A handle is not the whole object. It is the part that lets a person pick the object up safely.
That is what AI-generated work is missing. We have answers, drafts, summaries, diffs, recommendations, plans, and actions. We have transcripts. We have logs. We have dashboards. But we do not yet have a widely understood surface that says, in human terms, here is what this work is made of and here is how carefully you should hold it.
Partnership on AI's deployment guidance uses the phrase "key ingredient list" for public reporting about foundation models: compute, parameters, architecture, training approach, documentation, capabilities, limitations, testing, and risks. The phrase is right. The next step is making ingredient lists local and situational.

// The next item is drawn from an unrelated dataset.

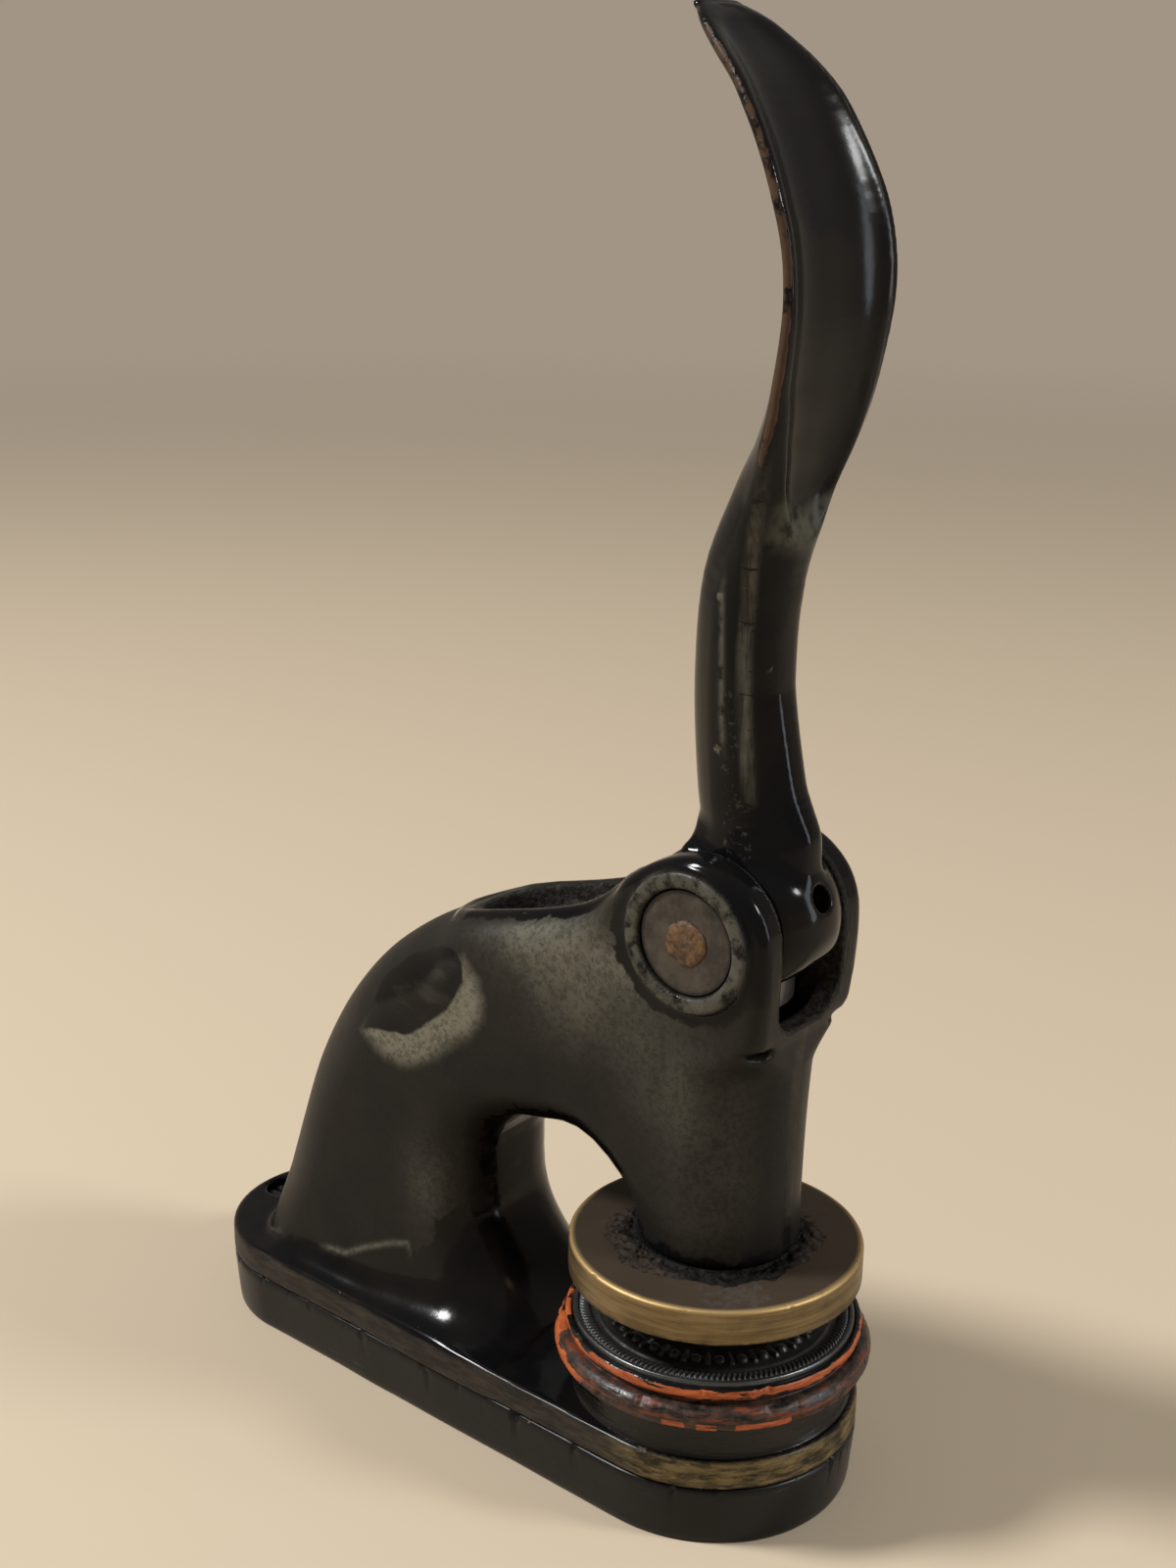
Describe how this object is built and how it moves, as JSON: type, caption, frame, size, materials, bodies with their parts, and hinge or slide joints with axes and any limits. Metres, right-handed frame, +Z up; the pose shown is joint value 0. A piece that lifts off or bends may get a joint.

Not only what went into the model.
What went into this answer.
That shift would also improve human review. Right now, reviewing AI work often means rereading the polished output and wondering where to apply pressure. A label could tell the reviewer where the weak joints are: the source is old, the system inferred the policy, the customer-specific contract was not available, the action was drafted but not sent, the answer depends on a regulation that changes often.
The review becomes less like proofreading and more like inspection.
It also makes disagreement easier. If a person can see that an answer used public docs but missed internal exceptions, the conversation becomes concrete. If they can see that the system acted rather than suggested, responsibility becomes concrete. If they can see that a source was last checked nine months ago, doubt becomes concrete.
Concrete doubt is useful.
Vague doubt just poisons the room.
The nutrition label metaphor works because it does not ask people to become food scientists before lunch. It gives them enough structure to make a better decision than packaging alone would allow. Calories are not the whole meal. Ingredients are not the whole diet. Serving size is not morality. But the label creates a common place to look.
AI needs that common place.
Especially because the work is getting smoother. The better the output sounds, the easier it is to forget that it may be carrying stale sources, hidden assumptions, missing context, tool effects, policy gaps, or low-confidence inferences. Fluency is packaging. A label is the beginning of inspection.
So maybe the next interface pattern is not more chat.
Maybe it is a label.
Small enough to travel with the work.
Structured enough to make trust discussable.
Plain enough that a busy person can understand what they are holding before they pass it along.